THE REQUEST:
Every line from the one with "obj.matrix_parent_inverse = Matrix.Identity(4)" to the end of the data needs to be copied exactly, and no line before it.

DATA PROVIDED:
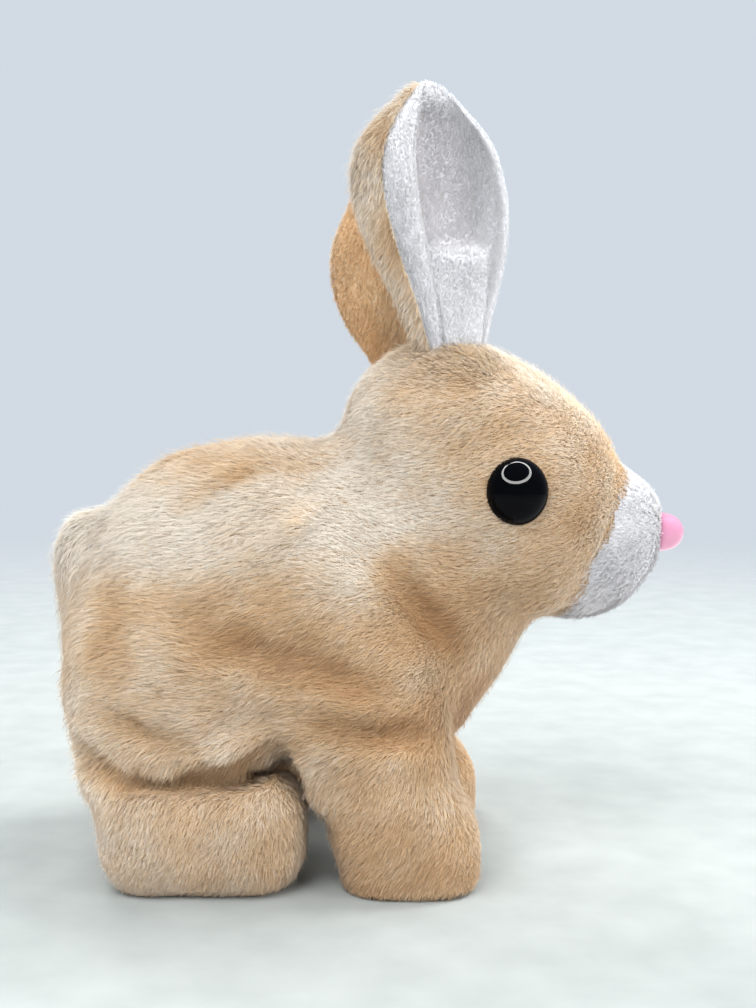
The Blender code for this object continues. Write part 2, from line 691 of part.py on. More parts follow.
def make_muzzle_core(parts, finishes):
    profile = [(2.8, 0), (14, 0), (13, 5), (9, 10.5), (6, 14), (2.8, 14)]
    core = turned("muzzle_core", profile, "X", (62.3, 0, NOSE_Z))
    return [link(core, parts, finishes["shell"])]


def make_head_rod(parts, finishes):
    """A flat push rod: its tail stands ahead of the cam, and its front yoke takes the ear axle's pin."""
    x, z = EAR_PIVOT[0], EAR_PIVOT[1] - EAR_ARM
    outline = [
        (-40, 66), (-37, 66), (-37, 87.3), (11, 87.3), (19, 104), (24, 105),
        (24, 117), (16, 117), (15.5, 107), (8.5, 91), (-40, 91),
    ]
    bar = plate("head_rod", outline, -8.0, -5.6)
    bar = cut(bar, plate("slot", slot_outline(x, z, DRIVE_PIN_RADIUS + GAP, 3.2), -9, -5))
    return [link(bar, parts, finishes["gear"])]


def ear_outline(scale):
    """Half an ellipse above the widest point and a parabola that narrows below it."""
    points = []
    above, below = EAR_TIP_Z - EAR_WIDEST_Z, EAR_WIDEST_Z - EAR_FOOT_Z
    for step in range(9):
        share = step / 8
        points.append((EAR_HALF_WIDTH * (1 - 0.52 * (1 - share) ** 2), EAR_FOOT_Z + below * share))
    for step in range(1, 12):
        angle = math.pi * step / 12
        if angle < math.pi / 2:
            points.append((EAR_HALF_WIDTH * math.cos(angle), EAR_WIDEST_Z + above * math.sin(angle)))
    right = [(u * scale, EAR_FOOT_Z + (z - EAR_FOOT_Z) * scale) for u, z in points]
    tip = (0.0, EAR_FOOT_Z + (EAR_TIP_Z - EAR_FOOT_Z) * scale)
    return right + [tip] + [(-u, z) for u, z in reversed(right)]


def ear_sheet(name, side, outline, near, far):
    """A sheet in the ear's own plane: near and far are distances along its outward normal."""
    low, high = sorted((side * near, side * far))
    sheet = plate(name, outline, low, high)
    turn = Matrix.Rotation(-side * EAR_TURN, 4, "Z")
    place = Matrix.Translation(Vector((EAR_X, side * EAR_Y, 0)) * MM)
    sheet.data.transform(place @ turn)
    return sheet


def make_ears(parts, finishes):
    x, z = EAR_PIVOT
    axle = rod("ear_axle", "Y", -17.6, 17.6, EAR_PIVOT, SHAFT_RADIUS)
    axle = join(
        axle,
        block("arm", (x - 2.5, 2.2, z - EAR_ARM - 1.5), (x + 2.5, 4.2, z + 2)),
        rod("pin", "Y", -8.3, 3.2, (x, z - EAR_ARM), DRIVE_PIN_RADIUS),
    )
    made = [link(axle, parts, finishes["gear"])]
    for label, side in SIDES.items():
        paddle = side_block(f"ear_paddle_{label}", side, (x - 3, x + 3), (10.8, 13.2), (z - 3.5, 142))
        blade = rounded([(-7, 138, 1), (7, 138, 1), (7, 161, 5), (-7, 161, 5)])
        paddle = join(paddle, ear_sheet("blade", side, blade, -0.8, 0.8))
        paddle = cut(paddle, rod("hole", "Y", side * 9, side * 15, EAR_PIVOT, SHAFT_RADIUS + 0.1))
        made.append(link(paddle, parts, finishes["gear"]))
        back = ear_sheet(f"ear_back_{label}", side, ear_outline(1.0), -3.6, -1.1)
        made.append(link(back, parts, finishes["beige_plush"]))
        lining = ear_sheet(f"ear_lining_{label}", side, ear_outline(0.95), 1.1, 2.8)
        made.append(link(lining, parts, finishes["white_plush"]))
    return made


def make_eyes(parts, finishes):
    made = []
    x, base, z = EYE
    for label, side in SIDES.items():
        dome = [(0, EYE_HEIGHT)] + [
            (EYE_RADIUS * math.sin(a), EYE_HEIGHT * math.cos(a)) for a in
            (math.radians(d) for d in (18, 36, 54, 72, 90))
        ]
        profile = dome + [(2.5, 0), (2.5, -18.5), (0, -18.5)]
        eye = turned(f"eye_{label}", profile, "Z", (0, 0, 0))
        turn = Matrix.Rotation(-side * math.pi / 2, 4, "X")
        eye.data.transform(Matrix.Translation(Vector((x, side * base, z)) * MM) @ turn)
        made.append(link(eye, parts, finishes["black"]))
    return made


# ---------------------------------------------------------------- plush covers

def make_body_plush(parts, finishes):
    centre, radii, squareness = BODY_PLUSH
    cover = pillow("body_plush", centre, radii, squareness)
    cover = cut(
        cover,
        block("hem", (-100, -70, -10), (60, 70, PLUSH_HEM_Z)),
        pillow("inside", centre, radii, squareness, -BODY_THICKNESS),
        plate("neck", NECK_SEAM, -60, 60),
        pillow("head", *HEAD_PLUSH, 1.0),
    )
    return [link(cover, parts, finishes["beige_plush"])]


def make_tail(parts, finishes):
    tail = pillow("tail_plush", (-78.6, 0, 80), (7.5, 11, 11), 2.0)
    tail = cut(tail, pillow("body", *BODY_PLUSH, GAP))
    return [link(tail, parts, finishes["beige_plush"])]


def make_head_plush(parts, finishes):
    centre, radii, squareness = HEAD_PLUSH
    cover = pillow("head_plush", centre, radii, squareness)
    cover = cut(
        cover,
        block("neck", (-20, -27.5, 50), (26, 27.5, 103)),
        pillow("inside", centre, radii, squareness, -HEAD_THICKNESS),
        rod("muzzle", "X", 50, 90, (0, 84), 19.8, 24),
    )
    for side in SIDES.values():
        cover = cut(cover, side_block("ear_hole", side, (12, 28), (8.5, 15.5), (118, 150)))
        cover = cut(cover, rod("eye_hole", "Y", side * 20, side * 45, (EYE[0], EYE[2]), 2.9))
    return [link(cover, parts, finishes["beige_plush"])]


def make_muzzle_plush(parts, finishes):
    outside = [(19, 0), (18.4, 4), (16, 8), (12.6, 12), (9.2, 15)]
    inside = [(6.6, 15), (9.4, 12), (13, 8), (15, 4), (15.6, 0)]
    cover = turned("muzzle_plush", outside + inside, "X", (62.5, 0, 84))
    core = turned("core", [(0, -2), (14.6, -2), (13.8, 5.2), (9.8, 11), (6.6, 14.6), (4.5, 20), (0, 20)],
                  "X", (62.3, 0, NOSE_Z))
    return [link(cut(cover, core), parts, finishes["white_plush"])]


# ---------------------------------------------------------------- assembly

def joint_empty(name, location, parts):
    empty = bpy.data.objects.new(name, None)
    empty.empty_display_size = 8 * MM
    empty.location = Vector(location) * MM
    parts.objects.link(empty)
    return empty


def hang(pieces, empty):
    """Parents pieces to a joint's empty without moving them."""
    bpy.context.view_layer.update()
    for piece in pieces:
        piece.parent = empty
        piece.matrix_parent_inverse = empty.matrix_world.inverted()


def shade(parts):
    for obj in parts.objects:
        if obj.type == "MESH":
            obj.data.shade_smooth()
            obj.data.set_sharp_from_angle(angle=math.radians(35))


def main():
    clear_scene()
    parts = new_collection(PARTS_NAME)
    finishes = make_materials()
    fixed = (
        make_shells(parts, finishes) + make_screws(parts, finishes) + make_gearbox(parts, finishes)
        + make_motor(parts, finishes) + make_speaker(parts, finishes) + make_board(parts, finishes)
        + make_battery_pack(parts, finishes) + make_muzzle_core(parts, finishes) + make_eyes(parts, finishes)
        + make_body_plush(parts, finishes) + make_tail(parts, finishes)
        + make_head_plush(parts, finishes) + make_muzzle_plush(parts, finishes)
    )
    switch_body, switch_knob = make_switch(parts, finishes)
    gears = make_gears(parts, finishes)
    crank, second, first, motor = train_centres()

    root = joint_empty("chassis", (0, 0, 0), parts)
    hang(fixed + switch_body, root)
    moving = {
        "crankshaft_spin": ((crank[0], 0, crank[1]), gears["crankshaft"] + make_crankshaft(parts, finishes)),
        "second_gear_spin": ((second[0], 0, second[1]), gears["second_gear"]),
        "first_gear_spin": ((first[0], 0, first[1]), gears["first_gear"]),
        "motor_spin": ((motor[0], 0, motor[1]), gears["motor_rotor"]),
        "hind_legs_swing": (
            (HIND_PIVOT[0], 0, HIND_PIVOT[1]), make_leg_pair("hind", HIND_PIVOT, parts, finishes)
        ),
        "front_legs_swing": (
            (FRONT_PIVOT[0], 0, FRONT_PIVOT[1]), make_leg_pair("front", FRONT_PIVOT, parts, finishes)
        ),
        "leg_links_tilt": ((HIND_PIVOT[0], 0, LINK_Z), make_links(parts, finishes)),
        "ears_swing": ((EAR_PIVOT[0], 0, EAR_PIVOT[1]), make_ears(parts, finishes)),
        "nose_slide": ((NOSE_BASE_X, 0, NOSE_Z), make_nose(parts, finishes)),
        "head_rod_slide": ((-37, 0, 90), make_head_rod(parts, finishes)),
        "battery_door_swing": ((DOOR_X[0], 0, BELLY_Z), make_door(parts, finishes)),
        "switch_slide": ((SWITCH_X, -2, BELLY_Z), switch_knob),
    }
    empties = {}
    for name, (location, pieces) in moving.items():
        empties[name] = joint_empty(name, location, parts)
        hang(pieces, empties[name])
    hang([empties["leg_links_tilt"]], empties["hind_legs_swing"])
    hang([empty for name, empty in empties.items() if name != "leg_links_tilt"], root)
    shade(parts)


main()
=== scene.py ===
"""The looks of a hopping plush rabbit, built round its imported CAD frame.

The coat is one smooth surface drawn from rounded forms, meshed, split where the legs swing, and
covered with combed pile whose fibres are thin tapered ribbons. Forms are written in millimetres.
"""

import json
import math

import bmesh
import bpy
import numpy as np
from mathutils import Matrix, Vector
from mathutils.kdtree import KDTree

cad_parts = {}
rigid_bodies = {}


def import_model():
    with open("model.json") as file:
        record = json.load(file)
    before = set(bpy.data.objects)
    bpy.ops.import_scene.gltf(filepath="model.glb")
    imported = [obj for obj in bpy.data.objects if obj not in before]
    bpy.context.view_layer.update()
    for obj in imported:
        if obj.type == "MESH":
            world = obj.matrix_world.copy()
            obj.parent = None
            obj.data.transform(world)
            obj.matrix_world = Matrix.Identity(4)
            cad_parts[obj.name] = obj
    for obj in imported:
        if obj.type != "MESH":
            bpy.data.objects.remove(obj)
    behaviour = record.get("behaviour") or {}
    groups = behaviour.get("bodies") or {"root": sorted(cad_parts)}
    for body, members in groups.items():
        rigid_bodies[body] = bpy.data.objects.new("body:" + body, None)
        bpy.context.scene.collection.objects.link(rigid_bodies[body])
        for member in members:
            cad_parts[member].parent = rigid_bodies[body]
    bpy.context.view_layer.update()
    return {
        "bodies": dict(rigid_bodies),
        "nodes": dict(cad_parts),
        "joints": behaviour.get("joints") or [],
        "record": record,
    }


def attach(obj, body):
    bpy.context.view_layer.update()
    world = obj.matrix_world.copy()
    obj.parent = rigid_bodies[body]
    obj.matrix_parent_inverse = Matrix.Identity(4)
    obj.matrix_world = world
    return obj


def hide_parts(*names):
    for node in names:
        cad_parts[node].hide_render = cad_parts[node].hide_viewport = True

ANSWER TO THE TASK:
    obj.matrix_parent_inverse = Matrix.Identity(4)
    obj.matrix_world = world
    return obj


def hide_parts(*names):
    for node in names:
        cad_parts[node].hide_render = cad_parts[node].hide_viewport = True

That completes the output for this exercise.